#### [Task objective]
Produce word for word the lines of the data below running from the one that has "# Leaning rolls" to the one that has "cad_parts[node].hide_render = cad_parts[node].hide_viewport", inclusive, and no others.

#### [Data segment]
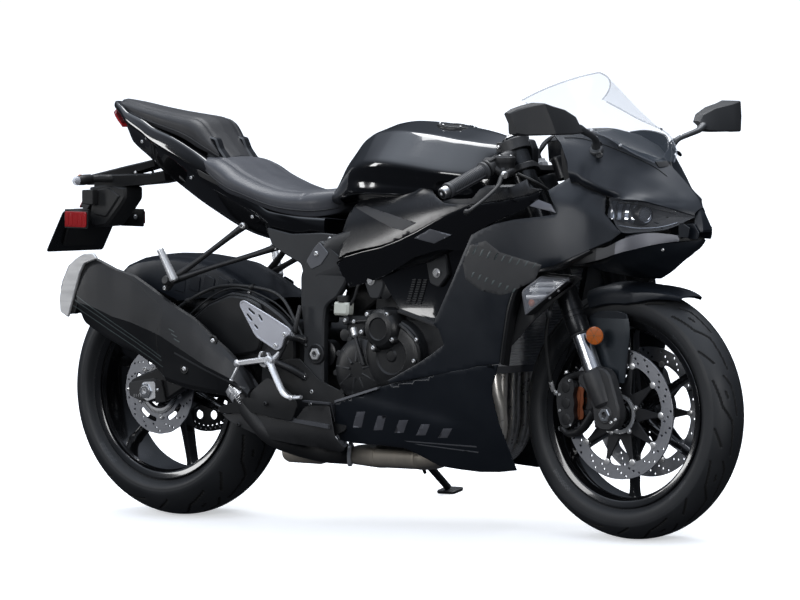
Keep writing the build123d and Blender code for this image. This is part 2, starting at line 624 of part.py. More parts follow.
with BuildPart() as mirrors:
    for s in (-1, 1):
        rod((1395, s * 160, 930), (1423, s * 250, 973), 9)
        rod((1423, s * 250, 973), (1395, s * 345, 990), 8)
        hull_x([(1352, [(s * 325, 962), (s * 440, 958), (s * 402, 1034), (s * 323, 1034)]),
                (1385, [(s * 325, 962), (s * 440, 958), (s * 402, 1034), (s * 323, 1034)]),
                (1418, [(s * 340, 972), (s * 400, 976), (s * 385, 1008), (s * 345, 1006)])])
    add(upper_cowl.part, mode=Mode.SUBTRACT)
    add(windscreen.part, mode=Mode.SUBTRACT)

with BuildPart() as turn_signals:
    for s in (-1, 1):
        hull_x([(1236, [(s * 215, 570), (s * 238, 590), (s * 238, 625), (s * 215, 625)]),
                (1300, [(s * 196, 560), (s * 222, 575), (s * 226, 634), (s * 200, 634)]),
                (1346, [(s * 186, 618), (s * 200, 618), (s * 202, 636), (s * 188, 636)])])
    add(side_fairings.part, mode=Mode.SUBTRACT)
    add(upper_cowl.part, mode=Mode.SUBTRACT)

with BuildPart() as instrument_cluster:
    slab([(1236, 915), (1262, 895), (1318, 960), (1296, 985)], -78, 78)
    # stay from the steering head through the dash to the nose
    rod((1178, 0, 814), (1275, 0, 925), 10)
    slab([(1285, 950), (1285, 930), (1484, 862), (1484, 874)], -12, 12)
    add(frame.part, mode=Mode.SUBTRACT)

# ---------------------------------------------------------------- footrests and stand
HEEL = [(364, 546), (440, 566), (512, 478), (486, 430), (430, 420), (396, 470)]
with BuildPart() as rider_footrests:
    for s in (-1, 1):
        slab(HEEL, *sorted((s * 190, s * 194)))
        rod((500, s * 146, 450), (440, s * 192, 440), 9)
        rod((500, s * 146, 450), (470, s * 192, 500), 8)
        rod((432, s * 188, 418), (400, s * 275, 408), 11)
    add(frame.part, mode=Mode.SUBTRACT)

with BuildPart() as passenger_footrests:
    for s in (-1, 1):
        rod((366, s * 80, 700), (120, s * 190, 592), 8)
        rod((366, s * 80, 700), (280, s * 80, 735), 8)
        rod((120, s * 190, 592), (300, s * 90, 722), 8)
        rod((120, s * 190, 592), (128, s * 228, 664), 10)
    for other in (subframe, tail_cowl, silencer):
        add(other.part, mode=Mode.SUBTRACT)

with BuildPart() as foot_levers:
    pipe([(470, -200, 418), (520, -205, 372), (560, -218, 320)], 20, 7)
    rod((560, -212, 320), (560, -244, 318), 8)
    rod((470, -194, 418), (470, -206, 418), 12)
    pipe([(470, 200, 418), (540, 205, 396), (590, 215, 372)], 30, 7)
    rod((590, 208, 372), (590, 246, 372), 8)
    rod((470, 194, 418), (470, 206, 418), 12)
    add(rider_footrests.part, mode=Mode.SUBTRACT)

DROP_F, DROP_R = CROWN_F * (1 - math.cos(LEAN_R)), CROWN_R * (1 - math.cos(LEAN_R))
PITCH = math.atan2(DROP_R - DROP_F, WHEELBASE)
# height of the ground plane, in the upright frame, under the foot
GROUND = (STAND_FOOT[0] * math.tan(PITCH) - DROP_R) / math.cos(LEAN_R)
with BuildPart() as side_stand:
    rod(STAND_PIVOT, along(STAND_PIVOT, STAND_FOOT, 0.985), 10)
    rod(STAND_PIVOT, along(STAND_PIVOT, STAND_FOOT, 0.12), 13)
    rod(stand_pin(-38), stand_pin(12), 6)
    hull_x([(x, [(y, y * math.tan(LEAN_R) + GROUND + h)
                 for y, h in ((300, 0), (345, 0), (345, 9), (300, 9))]) for x in (572, 628)])

# ---------------------------------------------------------------- lean and write
NODES = dict(
    front_tyre=front_tyre, front_rim=front_rim, front_discs=front_discs,
    rear_tyre=rear_tyre, rear_rim=rear_rim, rear_disc=rear_disc, rear_sprocket=rear_sprocket,
    steering_yokes=steering_yokes, fork_legs=fork_legs, front_axle=front_axle,
    front_calipers=front_calipers, front_fender=front_fender, clip_on_bars=clip_on_bars,
    hand_grips=hand_grips, control_levers=control_levers,
    frame=frame, subframe=subframe, swingarm=swingarm, rear_axle=rear_axle,
    shock_absorber=shock_absorber, drive_chain=drive_chain, rear_caliper=rear_caliper,
    engine_block=engine_block, engine_covers=engine_covers, radiator=radiator,
    exhaust_pipes=exhaust_pipes, silencer=silencer, fuel_tank=fuel_tank,
    rider_seat=rider_seat, pillion_seat=pillion_seat, tail_cowl=tail_cowl,
    tail_light=tail_light, plate_bracket=plate_bracket, number_plate=number_plate,
    rear_hugger=rear_hugger, side_fairings=side_fairings, side_covers=side_covers,
    lower_cowls=lower_cowls, upper_cowl=upper_cowl, headlights=headlights,
    windscreen=windscreen, mirrors=mirrors, turn_signals=turn_signals,
    instrument_cluster=instrument_cluster, rider_footrests=rider_footrests,
    passenger_footrests=passenger_footrests, foot_levers=foot_levers, side_stand=side_stand)

# Leaning rolls the bike about the X axis onto the edge of its tread crowns; the small
# pitch puts both tyres on the ground.
roll = Location((0, 0, 0), (-LEAN, 0, 0))
pitch = Location((0, 0, DROP_R), (0, math.degrees(PITCH), 0))
leaned = {n: p.part.moved(pitch * roll) for n, p in NODES.items()}
boxes = {n: p.bounding_box() for n, p in leaned.items()}
low = [min(getattr(b.min, a) for b in boxes.values()) for a in "XYZ"]
high = [max(getattr(b.max, a) for b in boxes.values()) for a in "XYZ"]
shift = Location((-(low[0] + high[0]) / 2, -(low[1] + high[1]) / 2, -low[2]))
print("box", [round(v, 3) for v in low + high])
for name, part in NODES.items():
    part.part.label = name
    placed = leaned[name].moved(shift)
    placed.label = name
    export_step(placed, f"parts/{name}.step")
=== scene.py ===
import bpy
import json
import math
import numpy as np
from mathutils import Matrix, Vector
from mathutils.geometry import delaunay_2d_cdt


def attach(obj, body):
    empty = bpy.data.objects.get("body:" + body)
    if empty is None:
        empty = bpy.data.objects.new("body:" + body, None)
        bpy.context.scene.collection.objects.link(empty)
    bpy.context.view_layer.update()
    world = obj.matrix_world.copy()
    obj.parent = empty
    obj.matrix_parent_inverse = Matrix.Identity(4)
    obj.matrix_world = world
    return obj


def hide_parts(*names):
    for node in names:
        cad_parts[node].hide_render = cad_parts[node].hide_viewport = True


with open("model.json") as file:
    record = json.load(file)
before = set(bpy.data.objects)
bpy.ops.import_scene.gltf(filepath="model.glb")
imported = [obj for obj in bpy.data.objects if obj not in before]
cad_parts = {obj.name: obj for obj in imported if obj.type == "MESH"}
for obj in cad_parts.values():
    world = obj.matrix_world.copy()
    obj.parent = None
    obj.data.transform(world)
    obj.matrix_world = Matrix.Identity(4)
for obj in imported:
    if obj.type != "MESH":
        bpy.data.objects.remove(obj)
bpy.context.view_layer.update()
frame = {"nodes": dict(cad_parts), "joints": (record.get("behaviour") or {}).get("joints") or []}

# ------------------------------------------------------------------ the bike's own frame
# Everything below is laid out on the upright bike in millimetres: X forward from the rear
# axle, Y to the left, Z up from the ground.  M leans it onto the side stand, in metres.
LEAN = math.radians(11.0)
CROWN_F, CROWN_R, WHEELBASE = 69.5, 99.6, 1400.0
PITCH = math.atan2((CROWN_R - CROWN_F) * (1 - math.cos(LEAN)), WHEELBASE)
ROT = Matrix.Rotation(PITCH, 4, "Y") @ Matrix.Rotation(-LEAN, 4, "X")
JOINT = {j["name"]: j for j in frame["joints"]}
_rear = Vector(JOINT["rear_wheel_spin"]["pos_m"])
M = Matrix.Translation(_rear - ROT @ Vector((0, 0, 0.315))) @ ROT @ Matrix.Scale(0.001, 4)

RF, RR = 300.0, 315.0
AXF, AXR = (1400.0, 300.0), (0.0, 315.0)
RAKE = math.radians(23.5)
TAN = math.tan(RAKE)
UP = Vector((-math.sin(RAKE), 0, math.cos(RAKE)))
FORK_Y = 105.0


def axis_x(z):
    return 1501.0 - z * TAN


def fork_x(z):
    return axis_x(z) + 29.4


def fork_pt(z, s, dy=0.0):
    return Vector((fork_x(z), s * (FORK_Y + dy), z))


# ------------------------------------------------------------------ mesh gathering
class Geo:
    """Vertices and faces of one piece, with a material index for each face."""

    def __init__(self):
        self.v, self.f, self.m = [], [], []

    def add(self, part, m=0):
        v, f = part
        off = len(self.v)
        self.v += [tuple(map(float, p)) for p in v]
        self.f += [tuple(int(i) + off for i in q) for q in f]
        self.m += [m] * len(f)
        return self

    def both(self, part, m=0):
        """Adds the part and its mirror image across the middle plane."""
        v, f = part
        self.add(part, m)
        self.add(([(p[0], -p[1], p[2]) for p in v], [tuple(reversed(q)) for q in f]), m)
        return self


def piece(name, geo, mats, body="chassis", replaces=(), sub=0, bevel=0.0,
          solid=0.0, angle=35.0, crease=None, recalc=True, bevel_seg=2, weld=True):
    """Makes the Blender object of one piece, hangs it on the empty of the body it rides on and hides the CAD parts it
    replaces.
    """
    if isinstance(geo, tuple):
        geo = Geo().add(geo)
    me = bpy.data.meshes.new(name)
    me.from_pydata(geo.v, [], geo.f)
    for m in (mats if isinstance(mats, (list, tuple)) else [mats]):
        me.materials.append(m)
    me.polygons.foreach_set("material_index", geo.m)
    me.transform(M)
    import bmesh
    bm = bmesh.new()
    bm.from_mesh(me)
    if weld:
        bmesh.ops.remove_doubles(bm, verts=bm.verts, dist=2e-6)
    bad = [f for f in bm.faces if f.calc_area() < 1e-13]
    if bad:
        bmesh.ops.delete(bm, geom=bad, context="FACES_ONLY")
    if recalc:
        bmesh.ops.recalc_face_normals(bm, faces=bm.faces)
    if crease is not None:
        lay = bm.edges.layers.float.get("crease_edge") or bm.edges.layers.float.new("crease_edge")
        for e in bm.edges:
            if len(e.link_faces) == 2 and e.calc_face_angle(0) > math.radians(crease):
                e[lay] = 1.0
    bm.to_mesh(me)
    bm.free()
    me.shade_smooth()
    if not sub:
        me.set_sharp_from_angle(angle=math.radians(angle))
    ob = bpy.data.objects.new(name, me)
    bpy.context.scene.collection.objects.link(ob)
    if solid:
        mod = ob.modifiers.new("thickness", "SOLIDIFY")
        mod.thickness, mod.offset = solid * 0.001, -1.0
        mod.use_even_offset = False
    if bevel:
        mod = ob.modifiers.new("edges", "BEVEL")
        mod.width, mod.segments = bevel * 0.001, bevel_seg
        mod.limit_method, mod.angle_limit = "ANGLE", math.radians(30)
        mod.harden_normals = True
    if sub:
        mod = ob.modifiers.new("smooth", "SUBSURF")
        mod.levels = mod.render_levels = sub
    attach(ob, body)
    if replaces:
        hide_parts(*([replaces] if isinstance(replaces, str) else replaces))
    return ob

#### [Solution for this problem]
# Leaning rolls the bike about the X axis onto the edge of its tread crowns; the small
# pitch puts both tyres on the ground.
roll = Location((0, 0, 0), (-LEAN, 0, 0))
pitch = Location((0, 0, DROP_R), (0, math.degrees(PITCH), 0))
leaned = {n: p.part.moved(pitch * roll) for n, p in NODES.items()}
boxes = {n: p.bounding_box() for n, p in leaned.items()}
low = [min(getattr(b.min, a) for b in boxes.values()) for a in "XYZ"]
high = [max(getattr(b.max, a) for b in boxes.values()) for a in "XYZ"]
shift = Location((-(low[0] + high[0]) / 2, -(low[1] + high[1]) / 2, -low[2]))
print("box", [round(v, 3) for v in low + high])
for name, part in NODES.items():
    part.part.label = name
    placed = leaned[name].moved(shift)
    placed.label = name
    export_step(placed, f"parts/{name}.step")
=== scene.py ===
import bpy
import json
import math
import numpy as np
from mathutils import Matrix, Vector
from mathutils.geometry import delaunay_2d_cdt


def attach(obj, body):
    empty = bpy.data.objects.get("body:" + body)
    if empty is None:
        empty = bpy.data.objects.new("body:" + body, None)
        bpy.context.scene.collection.objects.link(empty)
    bpy.context.view_layer.update()
    world = obj.matrix_world.copy()
    obj.parent = empty
    obj.matrix_parent_inverse = Matrix.Identity(4)
    obj.matrix_world = world
    return obj


def hide_parts(*names):
    for node in names:
        cad_parts[node].hide_render = cad_parts[node].hide_viewport = True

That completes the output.